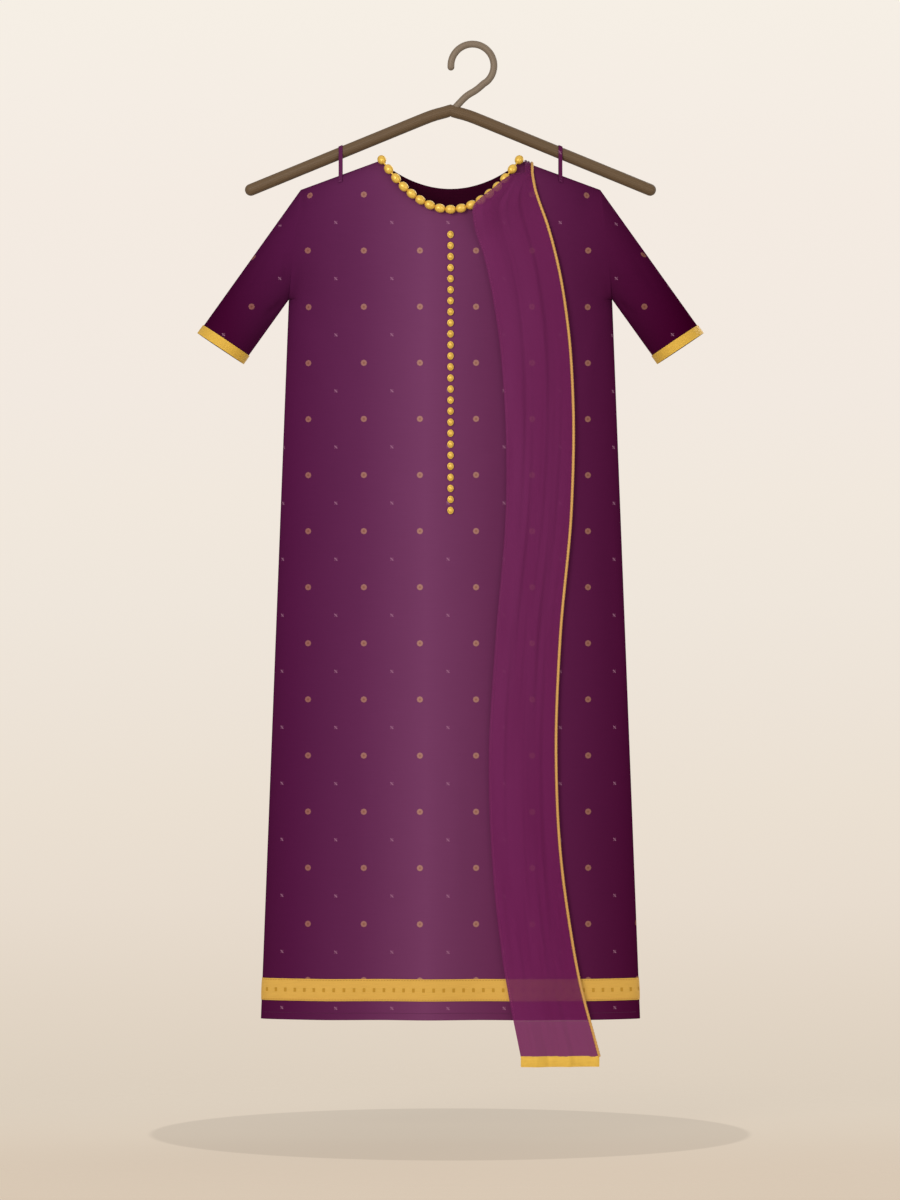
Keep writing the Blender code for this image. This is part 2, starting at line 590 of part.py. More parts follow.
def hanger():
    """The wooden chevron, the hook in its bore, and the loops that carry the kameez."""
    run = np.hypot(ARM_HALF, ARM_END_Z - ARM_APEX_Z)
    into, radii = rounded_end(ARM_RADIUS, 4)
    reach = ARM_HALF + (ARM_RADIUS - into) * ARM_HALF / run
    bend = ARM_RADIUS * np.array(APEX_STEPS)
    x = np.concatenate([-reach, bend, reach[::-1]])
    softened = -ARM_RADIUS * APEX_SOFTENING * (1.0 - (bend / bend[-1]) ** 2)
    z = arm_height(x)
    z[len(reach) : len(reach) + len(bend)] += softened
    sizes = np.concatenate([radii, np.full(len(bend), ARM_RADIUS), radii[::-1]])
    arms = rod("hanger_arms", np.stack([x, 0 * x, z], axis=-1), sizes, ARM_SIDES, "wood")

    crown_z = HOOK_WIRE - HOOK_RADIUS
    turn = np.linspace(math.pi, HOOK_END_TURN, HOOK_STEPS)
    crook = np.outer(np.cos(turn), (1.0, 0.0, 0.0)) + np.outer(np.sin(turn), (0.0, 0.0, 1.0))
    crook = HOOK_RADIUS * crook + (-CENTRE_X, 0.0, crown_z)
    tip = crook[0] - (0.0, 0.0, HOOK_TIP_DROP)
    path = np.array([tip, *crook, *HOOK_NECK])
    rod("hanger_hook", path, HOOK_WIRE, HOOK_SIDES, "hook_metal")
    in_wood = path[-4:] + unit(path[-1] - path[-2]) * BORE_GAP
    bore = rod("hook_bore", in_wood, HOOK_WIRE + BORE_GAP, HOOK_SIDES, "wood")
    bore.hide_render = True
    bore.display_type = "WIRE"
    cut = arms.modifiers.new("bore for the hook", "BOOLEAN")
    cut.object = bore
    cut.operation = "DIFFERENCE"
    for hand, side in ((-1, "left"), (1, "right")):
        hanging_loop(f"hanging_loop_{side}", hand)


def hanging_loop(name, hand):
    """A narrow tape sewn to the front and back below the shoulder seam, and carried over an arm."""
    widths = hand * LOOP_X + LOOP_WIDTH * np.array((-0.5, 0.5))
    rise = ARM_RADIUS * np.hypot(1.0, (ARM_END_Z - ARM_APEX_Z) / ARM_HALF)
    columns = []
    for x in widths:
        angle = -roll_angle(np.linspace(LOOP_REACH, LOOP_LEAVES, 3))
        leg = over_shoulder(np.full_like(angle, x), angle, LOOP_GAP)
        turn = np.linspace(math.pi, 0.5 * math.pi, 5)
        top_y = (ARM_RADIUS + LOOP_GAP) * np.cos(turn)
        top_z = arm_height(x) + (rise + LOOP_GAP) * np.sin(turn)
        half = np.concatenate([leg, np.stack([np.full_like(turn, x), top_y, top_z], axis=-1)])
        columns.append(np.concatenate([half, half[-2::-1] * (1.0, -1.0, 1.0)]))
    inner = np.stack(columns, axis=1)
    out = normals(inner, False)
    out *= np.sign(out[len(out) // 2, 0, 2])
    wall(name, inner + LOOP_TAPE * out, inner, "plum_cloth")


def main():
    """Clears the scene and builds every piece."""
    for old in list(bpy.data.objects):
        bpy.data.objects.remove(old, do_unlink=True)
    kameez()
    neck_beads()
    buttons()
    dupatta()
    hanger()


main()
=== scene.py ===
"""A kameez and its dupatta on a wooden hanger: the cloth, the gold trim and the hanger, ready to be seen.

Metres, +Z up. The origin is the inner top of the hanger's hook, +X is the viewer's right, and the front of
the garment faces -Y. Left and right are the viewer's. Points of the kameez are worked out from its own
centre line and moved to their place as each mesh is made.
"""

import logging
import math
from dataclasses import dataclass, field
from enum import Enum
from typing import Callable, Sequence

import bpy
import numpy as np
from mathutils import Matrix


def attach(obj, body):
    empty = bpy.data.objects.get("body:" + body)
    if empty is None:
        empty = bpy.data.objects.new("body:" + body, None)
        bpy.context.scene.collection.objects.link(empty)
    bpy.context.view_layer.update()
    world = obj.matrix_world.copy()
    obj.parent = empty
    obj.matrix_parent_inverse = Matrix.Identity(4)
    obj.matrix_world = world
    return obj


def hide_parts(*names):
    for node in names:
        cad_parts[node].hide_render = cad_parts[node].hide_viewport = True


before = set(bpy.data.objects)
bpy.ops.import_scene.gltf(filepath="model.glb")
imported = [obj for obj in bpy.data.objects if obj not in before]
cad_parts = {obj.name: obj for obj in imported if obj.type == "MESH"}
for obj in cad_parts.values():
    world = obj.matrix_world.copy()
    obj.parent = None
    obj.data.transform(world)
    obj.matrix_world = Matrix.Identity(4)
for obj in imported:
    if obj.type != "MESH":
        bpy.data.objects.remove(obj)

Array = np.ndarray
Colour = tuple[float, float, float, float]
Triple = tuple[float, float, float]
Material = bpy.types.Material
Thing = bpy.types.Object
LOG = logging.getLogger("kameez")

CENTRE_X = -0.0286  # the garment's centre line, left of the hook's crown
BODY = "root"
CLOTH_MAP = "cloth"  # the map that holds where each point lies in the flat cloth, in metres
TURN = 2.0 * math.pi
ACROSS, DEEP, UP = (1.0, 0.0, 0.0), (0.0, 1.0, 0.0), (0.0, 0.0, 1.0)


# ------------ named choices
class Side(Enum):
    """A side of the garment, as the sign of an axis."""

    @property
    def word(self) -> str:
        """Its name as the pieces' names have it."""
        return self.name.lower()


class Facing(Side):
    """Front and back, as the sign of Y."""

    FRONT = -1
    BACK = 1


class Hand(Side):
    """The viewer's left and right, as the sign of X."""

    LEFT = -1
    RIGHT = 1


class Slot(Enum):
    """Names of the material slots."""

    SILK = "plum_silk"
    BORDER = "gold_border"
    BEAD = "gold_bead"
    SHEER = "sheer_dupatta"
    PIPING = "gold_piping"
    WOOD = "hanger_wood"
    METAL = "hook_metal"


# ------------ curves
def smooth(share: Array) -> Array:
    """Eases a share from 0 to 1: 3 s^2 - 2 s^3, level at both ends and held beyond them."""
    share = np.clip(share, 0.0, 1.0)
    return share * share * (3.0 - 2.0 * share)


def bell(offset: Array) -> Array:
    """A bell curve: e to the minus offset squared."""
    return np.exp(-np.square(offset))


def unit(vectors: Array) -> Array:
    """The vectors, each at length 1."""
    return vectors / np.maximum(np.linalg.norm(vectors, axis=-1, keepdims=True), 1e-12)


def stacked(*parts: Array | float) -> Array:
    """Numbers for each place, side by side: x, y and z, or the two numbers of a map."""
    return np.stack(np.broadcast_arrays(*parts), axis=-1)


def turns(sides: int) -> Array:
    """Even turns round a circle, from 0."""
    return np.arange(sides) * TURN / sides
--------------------
Set problem
In the listing above, locate the line with "wall(name, inner +" and the line with "bpy.context.view_layer.update()", then extract exactly those lines and every line between them, and nothing more.

Full answer
    wall(name, inner + LOOP_TAPE * out, inner, "plum_cloth")


def main():
    """Clears the scene and builds every piece."""
    for old in list(bpy.data.objects):
        bpy.data.objects.remove(old, do_unlink=True)
    kameez()
    neck_beads()
    buttons()
    dupatta()
    hanger()


main()
=== scene.py ===
"""A kameez and its dupatta on a wooden hanger: the cloth, the gold trim and the hanger, ready to be seen.

Metres, +Z up. The origin is the inner top of the hanger's hook, +X is the viewer's right, and the front of
the garment faces -Y. Left and right are the viewer's. Points of the kameez are worked out from its own
centre line and moved to their place as each mesh is made.
"""

import logging
import math
from dataclasses import dataclass, field
from enum import Enum
from typing import Callable, Sequence

import bpy
import numpy as np
from mathutils import Matrix


def attach(obj, body):
    empty = bpy.data.objects.get("body:" + body)
    if empty is None:
        empty = bpy.data.objects.new("body:" + body, None)
        bpy.context.scene.collection.objects.link(empty)
    bpy.context.view_layer.update()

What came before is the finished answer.